The question is whether the event feels indispensable.
Was Hank Right?
If Hank were watching that final round robin game — seeing legends shoot 8-of-31 while younger players dominated with energy — he might nod with satisfaction.
“See?” he’d say. “Daytona brings it every year.”
And maybe, lately, he’d have a point.
But here’s where I still push back.
The NBA All-Star Game reflects the league’s era. In gritty decades, it felt gritty. In flashy decades, it felt electric. In the player empowerment era, it feels collaborative.
It has never been static.
We judge it against nostalgia instead of reality.
Was it ever truly a defensive masterpiece? No.
Was it once more competitive? Yes.
But it has always been a mirror.
Right now, it reflects a league prioritizing longevity, branding, and postseason stakes.
And maybe that’s okay.
The Deeper Meaning
For me, the All-Star Game isn’t just about box scores.
It’s about memories of arguing with Hank.
It’s about hosting parties, debating rosters, predicting MVPs.
It’s about mid-February — when football fades and basketball takes center stage.

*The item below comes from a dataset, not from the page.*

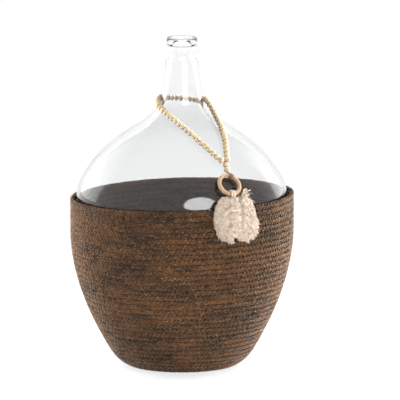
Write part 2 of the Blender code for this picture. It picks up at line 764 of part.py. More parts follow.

Even flawed traditions carry emotional weight.
The final box score from that new-format game won’t live in history books. Nobody will frame 20-of-33 shooting percentages or dissect plus-minus numbers decades from now.
But someone out there argued about it with a friend.
Someone picked sides.
Someone defended their sport passionately.
And that’s the point.
The NBA All-Star Game may never recapture whatever golden glow we imagine it once had. It may continue evolving — experimenting with formats, incentives, structures.
It may never again look like the competitive bursts we remember.
But it still marks a moment on the sports calendar.
It still gathers the league’s brightest names on one floor.
And it still sparks debate.
Hank might believe the Daytona 500 won.
I still believe the NBA All-Star Game matters — not because it’s perfect, but because it reflects the league’s heartbeat in that moment.
Maybe the real answer isn’t about which event is better.
Maybe it’s about why we cared enough to argue in the first place.
Twenty years later, that argument still echoes every mid-February.
And for that alone, the NBA All-Star Game still has value.